Éviter toute nostalgie est une autre manière d’honorer l'effet intime et direct que produit la vision de cette vie documentée aussi éhontément. Jarcovjáková elle-même s'exprime d'ailleurs au présent par des phrases courtes, qui commencent parfois par dire : "Ici, je...". Pour effiler le récit et en faire quelque chose qui vive et respire, Tasovská a collaboré avec le monteur Alexander Kashcheev. C'est ensemble qu'ils ont composé le "scénario", pour ainsi dire. Et pourtant, tout du long, le film reste totalement une émanation de Libuše, comme tout portrait responsable et sincère devrait l'être.

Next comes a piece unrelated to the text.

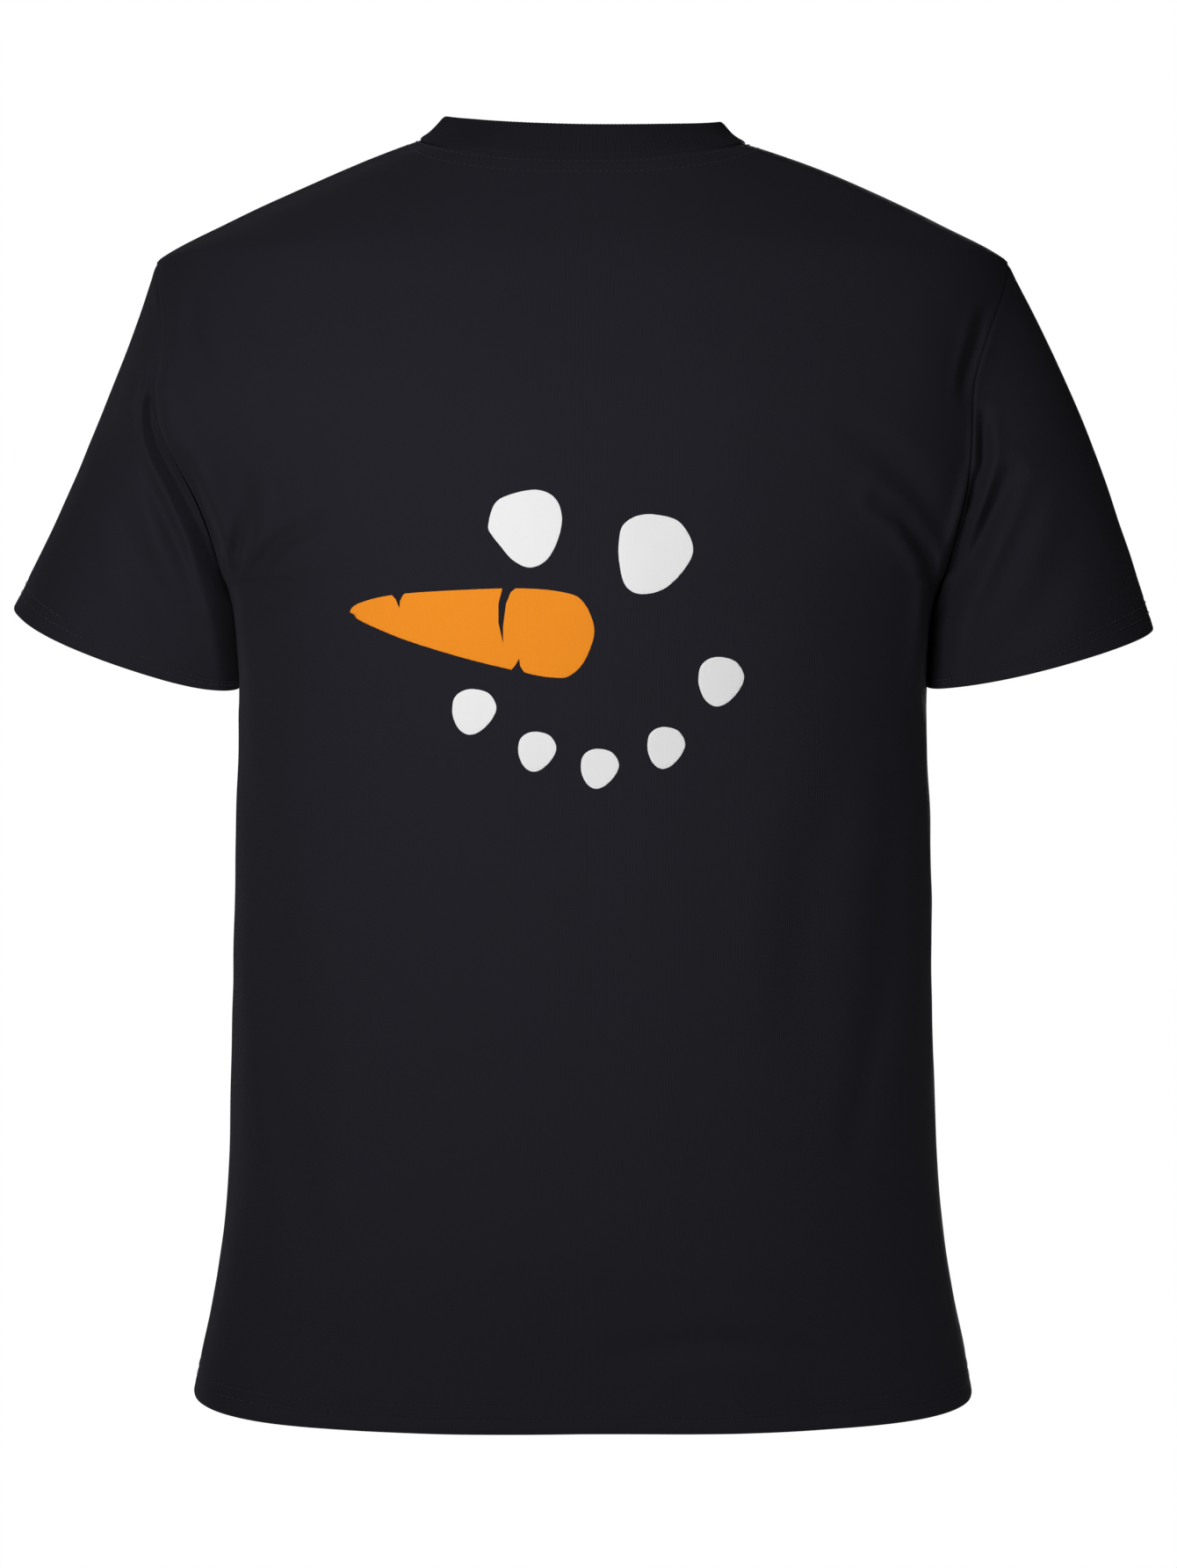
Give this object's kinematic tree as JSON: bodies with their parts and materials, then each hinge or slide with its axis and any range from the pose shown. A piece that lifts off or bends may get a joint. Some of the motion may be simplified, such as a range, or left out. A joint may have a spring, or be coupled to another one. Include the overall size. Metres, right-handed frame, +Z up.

I’m Not Everything I Want to Be ne pourrait pas constituer une exposition photographique filmique (ni ne cherche à le faire), bien que le film montre une grande partie de l'oeuvre et des archives de Jarcovjáková. Ce qu'il fait, en plaçant ses photographies sur cette ligne temporelle et en les laissant occuper le même espace dans le cadre d'un flux continuel, c'est attirer l’attention sur la manière dont Libuše parvient à transcender les limites du cadrage (que ce soit en photographie ou dans un film) et à présenter d'elle-même un portrait complet, comme femme, comme artiste et comme dilemme qui n’a en aucun cas besoin d’être résolu.
I’m Not Everything I Want to Be a été produit par la société pragoise Somatic Films en coproduction avec nutprodukcia (Slovaquie) et Mischief Films (Autriche). Les ventes internationales du film ont été confiées à Square Eyes.